Jennifer Bell
Jennifer Bell is an East Midlands artist with a professional practice spanning mural painting, portraiture, stained glass and sacred works — with solo exhibitions at Peterborough Cathedral, Wells Cathedral and Southwell Minster.
Mediums: Oil · Water-based paints · Stained glass
Themes: Biblical prophecy · The Eucharist · The numinous · Trompe l'œil & illusion
Location: East Midlands, UK
Available for all types of commissions
About Jennifer
Jennifer Bell has been a professional artist all her working life, having drawn since the age of three. She studied Fine Art and sculpture at degree level, spent nine years in advertising as a graphic artist, and then went freelance — taking on book illustration, children's games and mural painting. Mural work has since become her main focus, in churches as well as residential and commercial properties.
Her exhibition record is significant: solo shows at Peterborough Cathedral (2019), Wells Cathedral and Southwell Minster, and work accepted for all the Chaiya Art Award shows. She's a Full Member (the highest level of membership) of the Society of Equestrian Artists and exhibits regularly with them. Her work has been shown at the Mall Galleries and the Osborne Gallery, London.
Jennifer has also taken on stained glass commissions for churches. She works within the realist tradition — painterly rather than photographic — and is particularly known for her trompe l'œil murals and interiors.
In their own words
"I try to make meaningful work, but also, in practice, it needs to be good to look at. My commercial work matters deeply to my clients — they are living with it — and my personal and spiritual work has to first attract the viewer or provoke their curiosity before they can engage with it more deeply. I use visual metaphors a lot, whether in a still life or a seascape, and the title is often the portal to understanding the image.
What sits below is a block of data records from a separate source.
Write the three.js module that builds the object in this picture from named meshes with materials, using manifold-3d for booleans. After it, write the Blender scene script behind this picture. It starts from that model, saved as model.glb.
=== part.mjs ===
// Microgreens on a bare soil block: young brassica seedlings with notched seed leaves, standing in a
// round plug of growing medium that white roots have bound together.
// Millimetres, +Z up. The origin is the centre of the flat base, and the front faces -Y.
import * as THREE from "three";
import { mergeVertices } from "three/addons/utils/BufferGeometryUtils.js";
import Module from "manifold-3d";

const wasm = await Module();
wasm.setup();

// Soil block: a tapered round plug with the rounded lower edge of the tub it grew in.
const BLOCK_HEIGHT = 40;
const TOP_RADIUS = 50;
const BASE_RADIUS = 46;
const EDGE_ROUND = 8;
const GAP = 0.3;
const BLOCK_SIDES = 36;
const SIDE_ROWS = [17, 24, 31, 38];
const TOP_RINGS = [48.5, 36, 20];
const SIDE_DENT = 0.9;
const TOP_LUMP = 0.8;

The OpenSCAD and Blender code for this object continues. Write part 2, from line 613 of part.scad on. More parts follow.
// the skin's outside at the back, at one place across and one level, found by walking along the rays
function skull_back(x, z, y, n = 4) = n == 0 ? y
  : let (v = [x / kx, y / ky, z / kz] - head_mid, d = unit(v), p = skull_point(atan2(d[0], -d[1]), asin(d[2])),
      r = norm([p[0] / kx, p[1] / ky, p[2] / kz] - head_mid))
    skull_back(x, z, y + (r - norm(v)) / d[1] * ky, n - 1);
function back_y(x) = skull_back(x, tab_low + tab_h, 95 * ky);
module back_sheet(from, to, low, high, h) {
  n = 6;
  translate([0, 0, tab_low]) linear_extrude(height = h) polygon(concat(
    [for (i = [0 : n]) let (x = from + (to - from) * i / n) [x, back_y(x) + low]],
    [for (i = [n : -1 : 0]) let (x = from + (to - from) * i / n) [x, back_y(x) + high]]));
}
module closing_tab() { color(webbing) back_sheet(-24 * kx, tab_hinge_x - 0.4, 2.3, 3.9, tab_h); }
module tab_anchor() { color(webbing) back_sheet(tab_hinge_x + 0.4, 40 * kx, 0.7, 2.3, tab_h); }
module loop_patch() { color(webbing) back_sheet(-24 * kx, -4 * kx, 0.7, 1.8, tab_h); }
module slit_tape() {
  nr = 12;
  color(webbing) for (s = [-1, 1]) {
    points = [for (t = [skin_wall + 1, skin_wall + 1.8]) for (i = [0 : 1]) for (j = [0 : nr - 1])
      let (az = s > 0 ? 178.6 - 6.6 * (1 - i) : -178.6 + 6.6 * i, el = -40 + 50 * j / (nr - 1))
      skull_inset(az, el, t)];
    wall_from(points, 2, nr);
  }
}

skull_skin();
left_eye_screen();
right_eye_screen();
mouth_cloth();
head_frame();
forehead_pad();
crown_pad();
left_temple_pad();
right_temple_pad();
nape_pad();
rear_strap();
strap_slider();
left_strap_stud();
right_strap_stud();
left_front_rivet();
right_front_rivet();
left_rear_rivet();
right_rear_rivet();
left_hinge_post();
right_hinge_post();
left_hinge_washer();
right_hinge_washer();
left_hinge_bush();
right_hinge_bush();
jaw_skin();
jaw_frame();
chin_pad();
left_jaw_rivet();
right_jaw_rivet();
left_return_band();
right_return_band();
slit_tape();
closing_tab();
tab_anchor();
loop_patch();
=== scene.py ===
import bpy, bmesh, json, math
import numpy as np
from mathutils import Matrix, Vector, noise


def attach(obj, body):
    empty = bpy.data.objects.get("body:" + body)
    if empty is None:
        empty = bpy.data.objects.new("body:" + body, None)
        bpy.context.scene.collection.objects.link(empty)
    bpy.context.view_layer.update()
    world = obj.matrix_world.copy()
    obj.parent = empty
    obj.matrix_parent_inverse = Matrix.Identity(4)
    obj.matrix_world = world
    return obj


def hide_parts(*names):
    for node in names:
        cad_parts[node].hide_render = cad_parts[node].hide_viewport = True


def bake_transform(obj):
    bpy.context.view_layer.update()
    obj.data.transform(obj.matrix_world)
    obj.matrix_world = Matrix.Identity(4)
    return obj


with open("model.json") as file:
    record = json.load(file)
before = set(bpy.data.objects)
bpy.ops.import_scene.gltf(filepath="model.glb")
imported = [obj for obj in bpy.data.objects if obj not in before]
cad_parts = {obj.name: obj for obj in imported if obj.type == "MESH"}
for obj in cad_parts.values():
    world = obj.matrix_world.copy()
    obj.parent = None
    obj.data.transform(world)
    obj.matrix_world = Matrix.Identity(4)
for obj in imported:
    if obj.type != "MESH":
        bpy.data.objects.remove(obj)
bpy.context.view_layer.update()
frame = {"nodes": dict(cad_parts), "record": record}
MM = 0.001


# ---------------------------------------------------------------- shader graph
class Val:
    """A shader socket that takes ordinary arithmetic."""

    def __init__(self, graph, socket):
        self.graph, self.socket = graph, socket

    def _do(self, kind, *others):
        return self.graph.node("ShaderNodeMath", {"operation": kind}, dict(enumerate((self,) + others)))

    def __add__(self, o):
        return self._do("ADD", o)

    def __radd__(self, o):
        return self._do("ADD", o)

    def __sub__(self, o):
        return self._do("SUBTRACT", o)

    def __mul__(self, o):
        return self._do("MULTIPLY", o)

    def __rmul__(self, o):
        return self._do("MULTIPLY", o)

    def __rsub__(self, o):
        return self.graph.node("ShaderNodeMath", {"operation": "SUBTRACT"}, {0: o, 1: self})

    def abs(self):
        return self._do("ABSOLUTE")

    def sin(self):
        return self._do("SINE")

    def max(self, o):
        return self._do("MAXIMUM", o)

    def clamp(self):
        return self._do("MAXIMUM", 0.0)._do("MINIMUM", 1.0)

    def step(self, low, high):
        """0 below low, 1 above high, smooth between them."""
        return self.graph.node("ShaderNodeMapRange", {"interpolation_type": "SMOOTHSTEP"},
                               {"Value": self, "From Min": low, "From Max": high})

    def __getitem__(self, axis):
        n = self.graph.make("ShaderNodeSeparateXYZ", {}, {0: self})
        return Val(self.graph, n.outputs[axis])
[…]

"I believe that the imagination is a language whereby we can understand and convey things of faith, especially the numinous and the mystical. Art — visual art, poetry, music — is the imagination's vehicle, and God can speak to us through it.
"I love the concept that we are separated from the Kingdom of God only by a wall that is sometimes low enough to see over, or thin enough to sense the presence of the Holy Spirit."

Faith and the creative act
Jennifer's faith isn't always visible in her professional commissioned work — but it underpins it: in the way she understands her clients, exercises her imagination, and brings a love of metaphor to everything she makes. In her personal and sacred work, though, the numinous and mystical are direct subjects. She holds that the imagination is itself a theological faculty — a language in which God can speak, and through which the proximity of the Kingdom of Heaven can be felt and depicted.